Theoretical basis for evaluating the deformability of rock blocks

Abstract

AbstractA theoretical basis for evaluating the deformability of rock blocks is presented in this study and is used to derive an equation that governs the relationship between the normal force applied and the displacement produced. This relationship depends on the distribution of forces in the contact; therefore, it depends on the load process acting at the asperities of the rock block. Most previous studies do not take into account the crushing effect of the contact points and do not address large pressures. However, this effect is more crucial when the material is thicker. The interpretation of the deformability tests with coarse granular materials is difficult because the stresses within the material are not known but are estimated from boundary conditions. The load is distributed in a general situation between asperities in an elastic state, asperities in a plastic state and the body of the block. A mathematical model based on a suitable geometrical characterization of the roughness of the surface of the rock block, height and radius, and well‐known mechanical principles is developed. This model makes it possible to evaluate partially the force‐displacement relationship of particle breakage tests.
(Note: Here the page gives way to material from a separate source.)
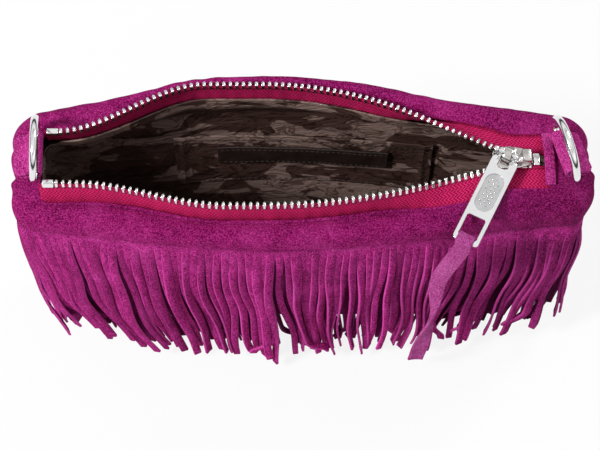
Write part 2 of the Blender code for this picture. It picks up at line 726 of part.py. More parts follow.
def tab_path(side):
    """Section of a tab about the ring's bar: down the body's end, round the bar and back."""
    angle, seat_step, _, lift = ring_place(side)
    centre = ring_spot(side)
    radius = WIRE_RADIUS + GAP + SUEDE / 2.0

    def beside(step, off):
        here = shoulder(angle, step)
        run = shoulder(angle, step - 0.02) - here
        normal = Vector((-run.z * side, 0.0, run.x * side)).normalized()
        spot = here + normal * off
        return Vector((spot.x - centre.x, 0.0, spot.z - centre.z))
    tail = 4
    steps = [lerp(TAB_END, seat_step - TAB_TAIL, n / (tail - 1)) for n in range(tail)]
    path = [beside(step, lift + SUEDE / 2.0) for step in steps]
    turns = 11
    for n in range(turns + 1):
        bend = lerp(-math.pi / 2.0, math.pi, n / turns)
        path.append(Vector((-side * radius * math.cos(bend), 0.0, radius * math.sin(bend))))
    path.extend(beside(step, lift + 1.5 * SUEDE + 2.0 * GAP) for step in reversed(steps))
    return path


def zip_end_strip(bag):
    """Suede strip across the closed end of the zip."""
    start = MOUTH_RIGHT - GAP - END_STRIP_WIDTH

    def strip(u, v):
        x = lerp(start, MOUTH_RIGHT - GAP, u)
        y = lerp(-END_STRIP_HALF_LENGTH, END_STRIP_HALF_LENGTH, v)
        edge = tape_point(x, tape_shown(x, 1.0), TAPE / 2.0 + GAP + SUEDE, 1.0)
        crest = RIM_HEIGHT + TAPE / 2.0 + 2.0 * GAP + SUEDE
        share = abs(y) / edge.y
        return Vector((x, y, crest + (edge.z - crest) * share + SUEDE + 2.0 * GAP))
    sheet("zip_end_strip", strip, 2, 8, SUEDE, "suede_light", bag)


def fringes(bag):
    """Two cut layers of suede, each a header strip that runs on into its strands."""
    top = RIM_HEIGHT - FRINGE_DROP
    length = fringe_run(top)
    for name, lift, phase, segments, reach, spread in (
        ("fringe_inner", GAP + FRINGE_SUEDE, INNER_PHASE, 2, INNER_REACH, INNER_FLARE),
        ("fringe_outer", 2.0 * (GAP + FRINGE_SUEDE) + GAP, 0.0, 3, 1.0, 1.0),
    ):
        strands = int((length - phase * STRAND_PITCH) / STRAND_PITCH)
        columns = 2 * strands - 1
        rows = segments + 1

        def comb(u, v, lift=lift, phase=phase, columns=columns, rows=rows, reach=reach, spread=spread):
            column = int(round(u * columns))
            row = rows - int(round(v * rows))
            run = (column // 2 + phase) * STRAND_PITCH + (column % 2) * STRAND_WIDTH
            angle = lerp(FRINGE_FROM, FRINGE_TO, clamp(fringe_share(top, run / length)))
            head = outline(angle, top, lift)
            if row == 0:
                return head
            if row == 1:
                at = outline(angle, top - FRINGE_HEADER, lift)
                hang = Vector((head.x, head.y, top - FRINGE_HEADER))
                return hang.lerp(at, 0.2)
            strand = column // 2
            share = (row - 1) / (rows - 1)
            wobble = math.sin(strand * 2.4) * 0.5 + math.sin(strand * 0.9 + 1.0) * 0.5
            drop = FRINGE_HEADER + (FRINGE_LENGTH - FRINGE_HEADER) * share * (reach + 0.025 * wobble)
            flare = FRINGE_FLARE * spread * share * (1.0 + 0.35 * wobble)
            return Vector((head.x, head.y - flare, top - drop))
        sheet(name, comb, columns, rows, FRINGE_SUEDE, "suede", bag, cut=lambda column, row, rows=rows: (
            row < rows - 1 and column % 2 == 1))


def fringe_run(height):
    """Length of the fringe's seam round the front."""
    steps = 400
    points = [outline(lerp(FRINGE_FROM, FRINGE_TO, n / steps), height) for n in range(steps + 1)]
    return sum((b - a).length for a, b in zip(points, points[1:]))


def fringe_share(height, share):
    """Angle share at which a share of the seam's length is reached."""
    if not hasattr(fringe_share, "table"):
        steps = 1200
        points = [outline(lerp(FRINGE_FROM, FRINGE_TO, n / steps), height) for n in range(steps + 1)]
        run = [0.0]
        for a, b in zip(points, points[1:]):
            run.append(run[-1] + (b - a).length)
        fringe_share.table = [r / run[-1] for r in run]
    table = fringe_share.table
    low, high = 0, len(table) - 1
    while high - low > 1:
        middle = (low + high) // 2
        if table[middle] <= share:
            low = middle
        else:
            high = middle
    inside = (share - table[low]) / max(table[high] - table[low], 1e-9)
    return (low + inside) / (len(table) - 1)


def main():
    """Clear the scene and build every piece of the bag."""
    for old in list(bpy.data.objects):
        bpy.data.objects.remove(old, do_unlink=True)
    bag = bpy.data.collections.new("fringed_suede_bag")
    helpers = bpy.data.collections.new("cutters")
    bpy.context.scene.collection.children.link(bag)
    bpy.context.scene.collection.children.link(helpers)
    suede_body(bag)
    lining_bag(bag)
    zip_sides(bag)
    zip_slider(bag, helpers)
    zip_pull(bag, helpers)
    strap_rings(bag)
    zip_end_strip(bag)
    fringes(bag)


main()
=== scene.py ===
"""Looks of the fringed suede bag: fine surfaces, fringe, zip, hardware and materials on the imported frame."""

import bisect
import math
import random
from types import SimpleNamespace

import bpy
import bmesh
from mathutils import Matrix, Vector, noise


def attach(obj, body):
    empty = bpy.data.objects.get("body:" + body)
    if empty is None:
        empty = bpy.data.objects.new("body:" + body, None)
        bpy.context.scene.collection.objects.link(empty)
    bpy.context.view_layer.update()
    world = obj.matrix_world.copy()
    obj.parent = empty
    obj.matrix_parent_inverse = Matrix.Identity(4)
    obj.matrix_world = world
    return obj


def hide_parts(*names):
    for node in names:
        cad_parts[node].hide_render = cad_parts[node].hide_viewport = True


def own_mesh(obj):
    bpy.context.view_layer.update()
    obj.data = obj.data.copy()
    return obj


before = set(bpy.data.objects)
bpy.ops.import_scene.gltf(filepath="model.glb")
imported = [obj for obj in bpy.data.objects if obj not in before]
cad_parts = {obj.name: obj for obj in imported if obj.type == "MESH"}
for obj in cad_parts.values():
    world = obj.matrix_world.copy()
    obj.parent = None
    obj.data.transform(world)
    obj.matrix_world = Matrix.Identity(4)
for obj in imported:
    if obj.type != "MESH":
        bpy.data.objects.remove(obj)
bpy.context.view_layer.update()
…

The main objective is to obtain the stress‐strain relationship of rock blocks considering the influence of roughness on its surface. The described theoretical formulation is applied to the rockfill of the dock of the Minerales harbor (Huelva). Their strength characteristics and deformation modulus are known, and the distribution of roughness on its surface is obtained using a specialized scanner on one of the block samples. From these results, the arrangement of the irregularities and the parameters of this developed mathematical model are applied to obtain adequate predictions and behavior patterns of particle breakage tests. The developed model adequately reproduces the different behaviors of the force‐displacement relationship depending on the fragility index (FI). Realistic values of this index make it possible to obtain adequate predictions.